All across the country, locally grown food helps to build stronger connections between the urban and rural community. Iowa is one example of how local food is contributing to regional economics, according to a post released by the U.S. Department of Agriculture last week.

Peterson, along with knowing farmers in the area, has had experience in growing vegetables.
This helps her decision-making when it comes to purchasing her own food.

While right now is a slow season for locally grown foods, Corey Bausch, the grocery manager for New Pioneer, said a large percentage of the store’s products are locally grown in an attempt to support local economies.

“That’s been our mission statement since Day One,” Bausch said. “Everything we had in the beginning is local. That is what we’re here for.”

Bausch said local produce helps to keep prices low for consumers, as well as helping local producers.

“The further [the product] comes, we have to pass that price along to the customer,” Bausch said.

Melissa Dunham, the executive director for Local Food Connection, said local produce plays a large role in the lives of consumers.

“I’ve seen firsthand how [local food] works for families,” she said. “It is incredibly gratifying.”

Local Food Connection is an organization whose goal is to make locally grown food available to the disadvantaged members of the greater Iowa City area, such as some single-mother families, some ethnic minorities, some immigrants, and some of the elderly.

“The overall idea is to help local farmers and supply the disadvantaged,” Dunham said. “It’s supporting two walks of life — local farmers and local families.”

Once families are accepted by Local Foods Connection, they will receive either a credit to a booth at the Farmers’ Market, a credit on a wholesale purchasing account with a farm, or become enrolled in a Community Supported Agriculture group.

The group allows for a weekly box of vegetables directly from farmers.
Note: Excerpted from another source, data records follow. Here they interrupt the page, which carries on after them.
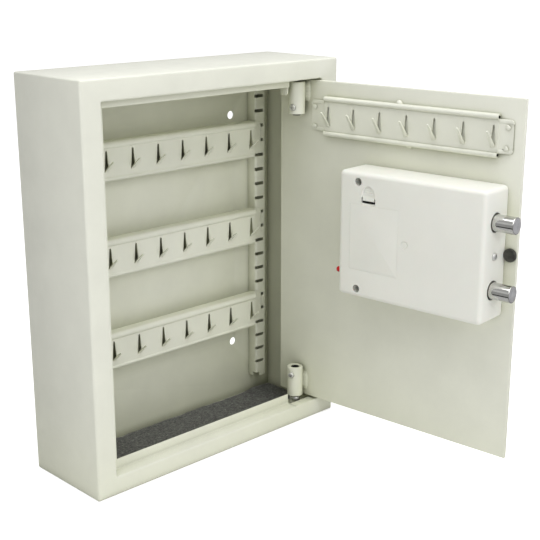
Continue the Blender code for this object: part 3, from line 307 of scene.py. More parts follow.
CREAM, WORN_CREAM = (0.735, 0.74, 0.655), (0.8, 0.8, 0.72)
MATERIALS = {
    # The powder coat has painted shade in its gaps and corners; the plain coat is the same paint without it.
    "powder_coat": coated("powder_coat", CREAM, 0.42, wear_colour=WORN_CREAM, painted_shade=0.7),
    "case_plastic": coated("case_plastic", (0.785, 0.785, 0.73), 0.38, 0.015, (1500, 6e-6), 0.05,
                           subsurface=0.04),
    "dark_plastic": coated("dark_plastic", (0.028, 0.029, 0.032), 0.42, 0.1, (1300, 2e-5), 0.35,
                           (0.11, 0.11, 0.115)),
    "key_plastic": coated("key_plastic", (0.42, 0.43, 0.44), 0.5, 0.04, (1400, 1.2e-5), 0.3),
    "red_plastic": coated("red_plastic", (0.62, 0.015, 0.02), 0.3, 0.05, (900, 6e-6), 0.2),
    "rubber": coated("rubber", (0.24, 0.245, 0.205), 0.7, 0.5, (600, 9e-5), 0.3, (0.3, 0.3, 0.27)),
    "lens": coated("lens", (0.16, 0.008, 0.01), 0.12, 0.05, (500, 2e-6), 0.1),
    "cell_wrap": coated("cell_wrap", (0.05, 0.07, 0.13), 0.3, 0.05, (400, 6e-6), 0.3),
    "print": coated("print", (0.85, 0.86, 0.86), 0.5, 0.04, (900, 4e-6), 0.1),
    "chrome": metal("chrome", (0.6, 0.6, 0.575), 0.1, (500, (0.2, 3, 3)), 2.5e-6, 0.08),
    "plain_coat": coated("plain_coat", CREAM, 0.42, wear_colour=WORN_CREAM),
    "bolt_end": metal("bolt_end", (0.93, 0.93, 0.95), 0.42, (420, (1, 1, 1)), 4e-5, 0.3),
    "bright_zinc": metal("bright_zinc", (0.92, 0.92, 0.9), 0.5, (420, (1, 1, 1)), 2e-5, 0.2),
    "black_steel": coated("black_steel", (0.014, 0.014, 0.013), 0.8, 0.2, spec=0.1),
    "zinc_steel": metal("zinc_steel", (0.6, 0.6, 0.58), 0.34, (400, (1, 1, 6)), 6e-6, 0.25),
    "brass": metal("brass", (0.78, 0.57, 0.25), 0.24, (700, (1, 5, 1)), 5e-6, 0.3),
    "felt": felt_material(),
    "board": board_material(),
    "copper": winding_material(),
}

# ------------------------------------------------------------------ pieces


def bake(made, kind, **settings):
    """Applies one modifier and leaves a plain mesh."""
    modifier = made.modifiers.new(kind.lower(), kind)
    for key, value in settings.items():
        setattr(modifier, key, value)
    evaluated = made.evaluated_get(bpy.context.evaluated_depsgraph_get())
    mesh = bpy.data.meshes.new_from_object(evaluated)
    made.modifiers.clear()
    made.data = mesh


def add_object(name, data, matrix=None):
    made = bpy.data.objects.new(name, data)
    if matrix:
        made.matrix_world = matrix
    bpy.context.scene.collection.objects.link(made)
    bpy.context.view_layer.update()
    return made


def raw_object(name, shapes, space):
    """An object made of one shape or a list of them, standing in a frame of reference."""
    at, matrix = space
    bm = bmesh.new()
    for shape in shapes if isinstance(shapes, list) else [shapes]:
        shape(bm, at)
    bmesh.ops.recalc_face_normals(bm, faces=bm.faces)
    mesh = bpy.data.meshes.new(name)
    bm.to_mesh(mesh)
    bm.free()
    return add_object(name, mesh, matrix)


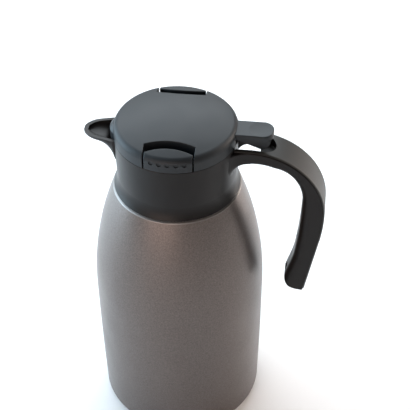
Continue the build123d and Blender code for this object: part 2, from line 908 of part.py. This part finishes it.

Dunham said many families write thank-you notes to the local farmers after they begin to receive their food to let them know how much the food is appreciated.

“It’s very touching to see how it can have an impact, to see how eating healthy can positively affect someone’s life,” Dunham said.

Local Food Connection purchases its goods from farmers who use sustainable farming practices, such as growing vegetables without chemical pesticides and raising animals in a humane environment.

New Pioneer Co-Op labels its items local, items that come from a 250-mile radius or in the state of Iowa, and regional, items that are grown in any of Iowa’s border states.

“We’re not here to sell stuff — we’re here to help local farmers,” Bausch said. “We help feed [the farmer’s] family; we’re here to help the community first and foremost.”